Exercise details
What is the number of lines holding the word "behind"? Write that number and nothing else.

Modeling code records:
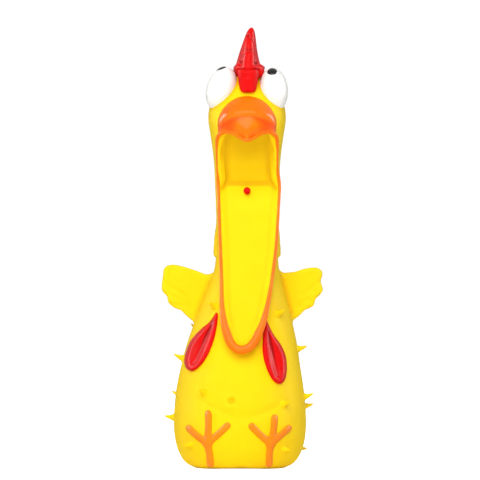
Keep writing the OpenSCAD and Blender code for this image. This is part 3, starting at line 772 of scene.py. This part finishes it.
def build_wattle(side):
    """A red leaf with a raised rim, a dished middle and a fold down it."""
    outline = spline(WATTLES[side], 5, closed=True)
    g = grid_round("wattle_" + side, 0.5, above=(3, 6, 3))
    skin = figure_distance(g)
    u, v = g.front()
    edge = outline_distance(outline, u, v)
    top, low = outline[np.argmax(outline[:, 1])], outline[np.argmin(outline[:, 1])]
    fold = [top + share * (low - top) for share in (0.16, 0.86)]
    height = 3.2 - 1.1 * smooth((-edge - 1.6) / 5) - 0.9 * np.exp(-(stroke_distance(fold, u, v) / 1.6) ** 2)
    d = both(skin - height[:, None, :], edge[:, None, :] + 0.35 * np.maximum(skin, 0), 2.1)
    d = g.even(np.maximum(d, -1.0 - skin))

    def painted_shade(points):
        """Painted shade down the fold, most at its upper end, and over the top of the leaf."""
        away = stroke_distance(fold, points[:, 0], points[:, 2])
        down = (top[1] - points[:, 2]) / (top[1] - low[1])
        return 0.9 * np.exp(-(away / 1.3) ** 2) * (1 - smooth(1.5 * down - 0.35)) + 0.5 * smooth(1 - 5 * down)

    leaf = moulded("wattle_leaf_" + side, g, d, RED, ("wattle_" + side,), painted_shade)
    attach(leaf, "torso")


# The comb's three peaks: height, middle and half width across, middle and half depth front to back
PEAKS = [
    [(266, 0.4, 5.0, -20.5, 5.4), (271, 0.6, 4.8, -20.4, 5.0), (276, 0.9, 4.5, -20.2, 4.4),
     (279.5, 1.2, 4.1, -20, 3.7), (282, 1.4, 3.0, -19.8, 2.7), (283.4, 1.4, 1.2, -19.7, 1.1)],
    [(266, 0.5, 10.2, -8, 9.6), (272, 0.6, 9.6, -8, 8.8), (275, 0.8, 8.0, -8, 8.2), (279, 1.0, 6.1, -8, 7.4),
     (283, 1.2, 4.8, -7.9, 6.4), (287, 1.3, 4.1, -7.8, 5.2), (290.3, 1.4, 3.0, -7.6, 3.6),
     (292.2, 1.5, 1.7, -7.4, 2.1), (293.2, 1.5, 0.7, -7.4, 0.9)],
    [(266, 0.6, 9.6, 3.6, 11), (272, 0.6, 9.4, 4.2, 10.8), (275, 0.7, 8.2, 4.8, 10.4),
     (279, 0.8, 7.1, 5.4, 9.6), (285, 1.2, 5.6, 6.2, 8), (292, 2.0, 4.0, 7, 5.4), (296, 2.5, 2.9, 7.4, 3.9),
     (298.2, 2.8, 1.9, 7.7, 2.5), (299.7, 3.1, 0.8, 7.9, 1)]]
PEAK_SQUARE = 1.75
# The half width of the bib on the forehead, at some heights
BIB = [(254, 4.8), (257.5, 5.6), (262, 6.5), (267, 7.1), (272, 7.2)]


def build_comb():
    """Three red peaks one behind the other on a flared base, and a bib down the forehead."""
    g = grid_round("comb", 0.55, (4, 4, 3), (4, 4, 2))
    over = -1.4 - figure_distance(g)
    g.x = g.x - HEAD_X
    d = None
    for rows in PEAKS:
        cx, rx, cy, ry = through(rows, g.z)
        corner = (np.abs(g.x - cx) / rx) ** PEAK_SQUARE + (np.abs(g.y - cy) / ry) ** PEAK_SQUARE
        sides = g.even((corner ** (1 / PEAK_SQUARE) - 1) * rx)
        peak = both(sides, np.maximum(g.z - rows[-1][0], rows[0][0] - g.z), 1)
        d = peak if d is None else creased(d, peak, 0.5, 1.3)
    flange = ellipsoid(g, (1.5, -4.5, 272), (10.8, 21, 3.2))
    for x, z, r in ((7.6, 269.6, 3.9), (-4.8, 271.0, 3.2)):
        flange = either(flange, ellipsoid(g, (x, -14.5, z), (r, 5.5, 4.6)), 2.6)
    d = either(d, flange, 1.2)
    half = through(BIB, g.z)
    facet = 2.4 * np.clip(2 * np.abs(g.x - 0.7) / half - 1, 0, 1)
    bib = rounded(2.0, np.abs(g.x - 0.7) - half, np.abs(g.y + 21.5) - 5.2 + facet, np.abs(g.z - 263.2) - 7.9)
    d = creased(d, bib, 0.5, 1.0)
    groove = np.hypot(np.maximum(np.abs(g.x - 0.6) - 6, 0), np.hypot(g.y + 27.0, g.z - 270.8)) - 1.2
    d = both(d, -groove, 0.9)
    g.x = g.x + HEAD_X
    d = g.even(np.maximum(d, over))

    def painted_shade(points):
        """Painted shade where each peak rises from behind the one in front, and beside the front tongue."""
        x, y, z = (points - (HEAD_X, 0, 0)).T
        aside = np.abs(x - 0.9)
        behind = np.exp(-((z - 284.6) / 2.2) ** 2 - (aside / 3.4) ** 4) * (y > -18)
        second = np.exp(-((z - 294.4) / 1.9) ** 2 - (aside / 3) ** 4) * (y > -6)
        flank = 0.7 * np.exp(-((aside - 5.2 + 0.2 * (z - 274)) / 0.9) ** 2) * smooth((283 - z) / 3)
        return 0.8 * np.maximum(behind, second) + flank * (z > 269) * (y > -19)

    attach(moulded("comb_red", g, d, RED, ("comb",), painted_shade), "head")


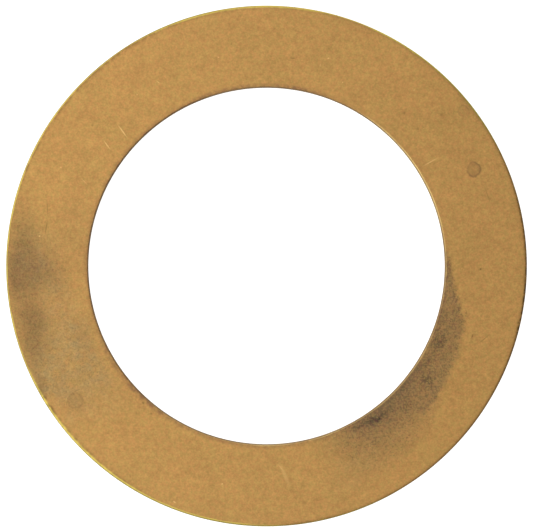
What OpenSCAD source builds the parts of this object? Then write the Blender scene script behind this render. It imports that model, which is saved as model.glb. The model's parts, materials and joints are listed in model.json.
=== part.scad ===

Result below
5